Being a truly modern organization it also offers vasectomies to males and it could have solved Sandra Fluke’s problem as it pays women to use long term birth control thereby turning her hobby from a cost center into a profit center. It does this by offering prospective clients up to $300. Regardless of how laudable their goal is, the underlying rationale is undeniable. In the words of its founder, Barbara Harris:
“We don’t allow dogs to breed. We spay them. We neuter them. We try to keep them from having unwanted puppies, and yet these women are literally having litters of children.”
Efficacy aside, there is a certain distasteful quality in analogizing people to feral animals and there is a question of the ethics of paying a person suffering from an addiction, at arguably the nadir of their life, to give up their ability to ever have a family for a day’s supply of crack.
Today’s society, which is slowly but surely stripping away all moral and ethical imperatives that do not involve satisfying one’s libido and stimulating the brain’s pleasure center, is particularly vulnerable to the idea that mankind is perfectible.
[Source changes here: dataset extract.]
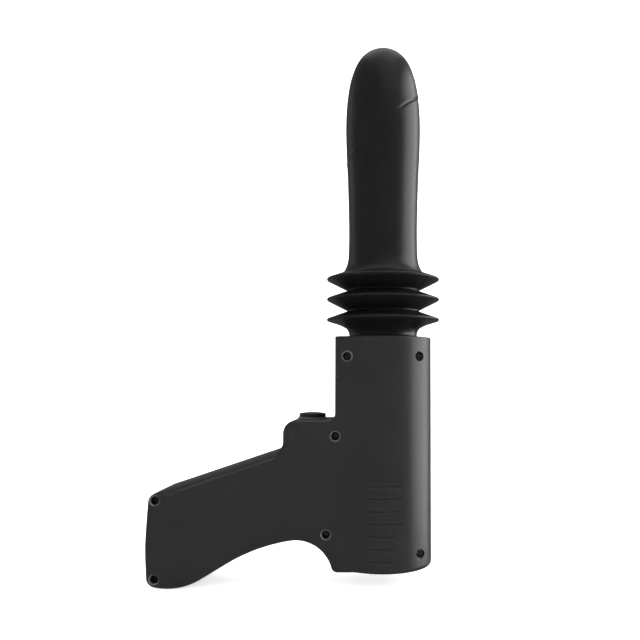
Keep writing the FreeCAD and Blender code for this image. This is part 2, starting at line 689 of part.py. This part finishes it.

Religion has been discarded in favor of the three ugly sisters of the modern age: scientism, utilitarianism, and materialism.
When we social conservatives speak of a pro-life agenda this is what we mean. People stripped of their inate humanity and reduced to numbers on some societal ledger kept by a do-gooder. Periodically the ledgers are balanced and the losers are killed. Coerced sterilization is only a small part. We have abortion on demand. We have “assisted suicide.” We starve comatose patients to death. While we may not be quite ready to adopt our own version of the Groningen Protocol, that is certainly on the horizon as Obamacare and the death panels gather momentum.